Ich lese viel über die mühevolle Reise in den IS-Staat, lese die kleinen Geschichten am Rande. Aber was hätte Todenhöfer aus dem Material machen können, wenn er schreiben könnte. Seine Eindrücke sind erstklassig, aber es liest sich leider nicht erstklassig. Die Infos über die Interviews sind hervorragend, eine gute Grundlage für mehr. Leider leidet das Buch unter Redundanz. Immer wieder fragt Todenhöfer nach etwaigen Anschlägen in Deutschland. Diese Frage ist wichtig, aber sie verliert durch seine Wiederholung an Dramatik. Hier hätte ein Lektor eingreifen müssen. Und diese Frage nach dem Lektor stelle ich mir immer wieder beim Lesen. Der Schreibstil von Todenhöfer ist nicht berauschend und das ist schade. Es gibt zudem den Vorwurf der Selbstinszenierung. Den möchte ich nicht gelten lassen, denn schließlich ist es eine Reportage und kein Sachbuch über die Entstehung und Verbreitung des IS. Wer ein Sachbuch will, muss ein anderes Buch lesen.
Das entscheidende Interview mit Abu Qatadah alias Christian Emde, dem deutsche IS-Kämpfer/Sprecher aus dem Ruhrpott, steht am Ende des Buches. Das Buch Inside IS – 10 Tage im ‚Islamischen Staat‘ steuert auf diesen Höhepunkt hin und wer das Video dazu gesehen hat, merkt, wie knapp Todenhöfer dabei war, selbst ermordet zu werden. Ich hatte das Video vor der Lektüre des Buches in Auszügen gesehen, das war leider ein Fehler. Es tat gut, das gesamte Interview jetzt zu lesen, um die Zusammenhänge besser zu verstehen. Aber wirklich gepackt hat mich die Passage, als Todenhöfer erkennt, dass sein Fahrer wohl der IS-Killer Jihadi John war. Dieser skrupellose Killer enthauptete zahlreiche Menschen und ist ein verabscheuungswürdiger Terrorist. Hier kommt die Panik auf, doch leider ist mir die Analyse zu dünn, warum Jihadi John den Journalisten auf seiner Reise begleitete. Die Angebote an den britischen Premier und die damit einhergehende Propaganda durch die IS-Filme ist mir zu wenig.
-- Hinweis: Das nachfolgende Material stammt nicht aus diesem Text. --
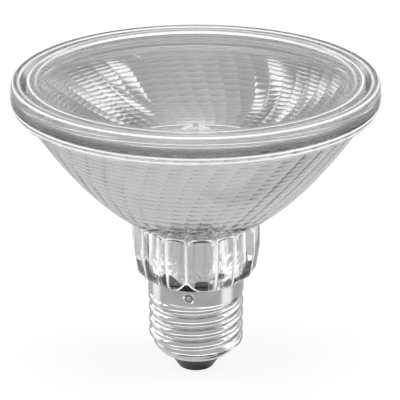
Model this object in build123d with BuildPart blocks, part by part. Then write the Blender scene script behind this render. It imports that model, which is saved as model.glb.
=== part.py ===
"""Halogen reflector lamp: pressed glass bulb with a faceted mirror, a quartz burner and a screw cap.

Millimetres. +Z is the lamp's axis, from the cap's contact at the origin up to the front lens.
Angles are counted from +X towards +Y, so the front of the lamp is at -90 degrees.
"""
import math
import os

from build123d import *

# screw shell of the cap
sheet = 0.35                # rolled sheet metal
collar_radius = 13.2        # plain band above the thread
collar_length = 4.6
thread_root_radius = 12.1
thread_crest_radius = 13.15
thread_pitch = 3.629        # seven turns to the inch
thread_length = 15.1
thread_start_angle = -70    # lower end of the ridge
ridge_radius = 1.3          # section of the rolled ridge
cone_height = 3.7
lip_radius = 9.0            # where the shell grips the insulator
lip_height = 5.3
lip_bevel = 0.25
dent_count = 2              # punched into the glass to hold the cap on
dent_angle = -98.5          # direction of the first one
dent_below_top = 2.3
dent_ball_radius = 1.9
dent_depth = 0.85

# insulator, contact and solder
foot_radius = 5.1
foot_height = 0.5
insulator_top_below_cone = 1.0
eyelet_radius = 1.5
eyelet_bore_radius = 1.1
eyelet_length = 3.5
contact_radius = 4.2
contact_recess = 0.2
solder_dome_radius = 2.6
solder_dome_height = 0.25

# pressed glass reflector
shoulder_gap = 0.25         # between the glass shoulder and the collar's edge
stub_gap = 0.15             # between the glass stub and the collar
stub_end_gap = 0.3          # between the stub's end and the step into the thread
stub_bevel = 0.5
bore_radius = 9.6
bore_top_radius = 8.6
shoulder_radius = 16.6
shoulder_height = 3.35
neck_radius = 17.4
neck_taper_height = 9.0
bowl_apex_above_neck = 11.25
bowl_curve = 55.3           # outer bowl: r * r = bowl_curve * height above its apex
cavity_apex_above_bowl = 2.4
cavity_curve = 51.0         # inner bowl, the same way
bowl_depth = 37.1
flange_thickness = 4.2
flange_radius = 48.2
flange_corner = 2.2
flange_draft = 0.15
mouth_radius = 43.9
floor_radius = 15.0
floor_thickness = 4.0
floor_above_apex = 6.8
flat_pair_count = 8         # a wide and a narrow flat in each pair
wide_flat_angle = 27
ridge_height = 0.12         # polygon corners stand this far outside the rounded ridges
flat_runout_slope = 2.5
notch_width = 6.6           # moulded gap in the shoulder over each dent
notch_rise = 4.0

# mirrored facets inside the bowl
facet_columns = 48
facet_rows = 18
mirror_below_flange_top = 2.1
first_row = 1.2             # height of the top row
row_growth = 1.027          # each row is taller than the one above
facet_phase = 1.8           # angle of the first column of corners at the top row
swirl = 0.63                # degrees of turn for each millimetre down
mirror_thickness = 0.2

# seal and front lens
seal_thickness = 0.2
seal_edge = 0.8             # seal stands back from the edge of the flange
lens_radius = 48.35
lens_height = 3.7           # from the seal to the rim's bead
lens_draft = 0.3
bead_width = 2.3
bead_radius = 1.6
valley_width = 1.0
valley_depth = 0.5
land_drop = 0.2             # land lies this far under the bead
land_groove_radius = 43.5
land_groove_depth = 0.3
land_groove_width = 0.9
window_radius = 41.2
window_drop = 1.2
window_bevel = 0.4
window_thickness = 3.2
spigot_gap = 0.4

# quartz burner
envelope_radius = 5.5
envelope_wall = 1.0
envelope_length = 12.5
burner_above_floor = 3.0    # bottom of the envelope over the bowl's floor
tip_radius = 1.1
tip_length = 1.2
pinch_width = 10.4
pinch_thickness = 3.6
pinch_length = 12.0
pinch_edge = 0.8
foil_width = 2.6
foil_thickness = 0.3
foil_length = 6.5
foil_below_envelope = 3.0
pin_radius = 0.45           # also the supply wires that the crimps join to the pins
pin_spacing = 5.0
pin_length = 6.5
lead_radius = 0.3
lead_bend = 0.8
coil_radius = 0.9
coil_pitch = 0.75
coil_turns = 11
coil_wire_radius = 0.22
coil_above_envelope = 1.4
lead_gap = 0.05             # between each lead's end and the coil
cement_radius = 6.8
cement_below_floor = 0.3    # top of the cement under the bowl's floor

# supply wires inside the cap
wire_bend = 2.0
crimp_radius = 1.1
crimp_length = 4.0
crimp_overlap = 2.0         # length of pin inside each crimp
sleeve_radius = 1.2
sleeve_length = 10.0
weld_radius = 1.1
weld_gap = 0.6              # wire end stands back from the shell
side_wire_reach = 2.6       # straight end beside the weld
side_wire_slope = 5.5       # height of the slope between crimp and weld
centre_wire_slope = 5.0
wire_below_crimp = 3.0      # straight run under each crimp
wire_in_solder = 1.0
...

Übrigens: Das Buch enthält 24 Seiten mit Fotos von der Reise. Sie zeigen sehr authentisch die Situationen von Todenhöfer und seinem Sohn. Gerne würde ich mehr, viel mehr von diesen Bildern sehen und nicht nur diese 24 Seiten. Ich hoffe, Jürgen Todenhöfer veröffentlicht noch ein Fotobuch mit weiteren Fotografien.